At age 12, Robert Stauffer read a newspaper article about a baby dying in California after being forgotten inside a truck where the temperature reached nearly 150 degrees.

That memory has stuck with Stauffer, now a 14-year-old freshman at Cimarron-Memorial High School. He thinks he may have a solution to the deadly combination of summer heat, vehicles and kids.

"I just remember thinking that someone should do something so that kind of thing doesn't happen," Stauffer said. "I guess I've been kicking it around for a while, and was able to come up with the baby car alarm."

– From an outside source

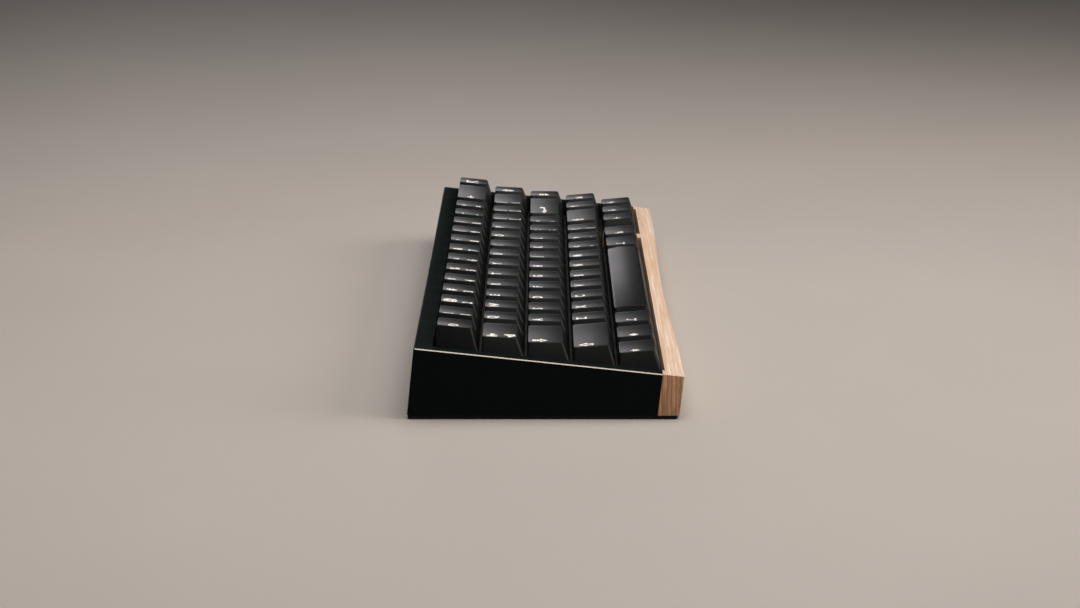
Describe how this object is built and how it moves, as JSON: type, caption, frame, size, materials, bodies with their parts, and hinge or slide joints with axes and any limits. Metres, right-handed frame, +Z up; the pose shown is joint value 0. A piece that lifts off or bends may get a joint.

The electronic alarm goes off when the temperature climbs too high inside a car in which a child is left.

The invention won Stauffer first place Thursday in the engineering division of the Nevada Regional Sciences and Engineering Fair at UNLV.

His device could be a help to Las Vegas area firefighters and paramedics. Getting children out of locked cars has become a chore that firefighters have had to get used to, Las Vegas Fire Chief Ken Riddle said.

"You see it all the time," Riddle said. "I'll be driving home from work and one of those calls will come across the scanner. We would hope that children are not left in cars period, but we still get the calls."

Clark County Fire Department spokesman Bob Leinbach said he thinks Stauffer's alarm is an interesting idea.

"We pull kids out of cars on a regular basis year-round," Leinbach said. "Of course, in the summers here it can get very hot very quickly inside a car."

Many variables, including a child's hydration, age and time can increase the danger faced by a child left in a car, Leinbach said.

"A parent might run in the store, and while they think they are gone for only a minute maybe in actual time they are gone for seven minutes," Leinbach said.

That's one of the instances that Stauffer thinks his alarm could be a help, by going off and bringing the parent running before a child is seriously injured.

"You can set the heat sensor so that it goes off at any temperature," Stauffer said. "It works on a circuit that will set the alarm off if the car seat is buckled, and it reaches that danger temperature in the car."

Stauffer's father, Robert Stauffer Sr., a math teacher at Cimarron, believes his son's invention could be a life-saver.

"We're really hoping," the elder Stauffer said. "One of the places it could be applied is in the new minivans that are being manufactured with car seats in them. The maker could simply add a few lines of code to the car's computer and it could become a possibility."

The invention has been copyrighted, and at least one car manufacturer has already contacted the family about possibly using it in their vehicles.

Stauffer just hopes his invention can be a help to people. He said he may continue inventing, but only as a side job.

"I don't really want to be a scientist. This was just an idea I had," he said. "What I think I really want to do is be in law-enforcement, maybe with Metro."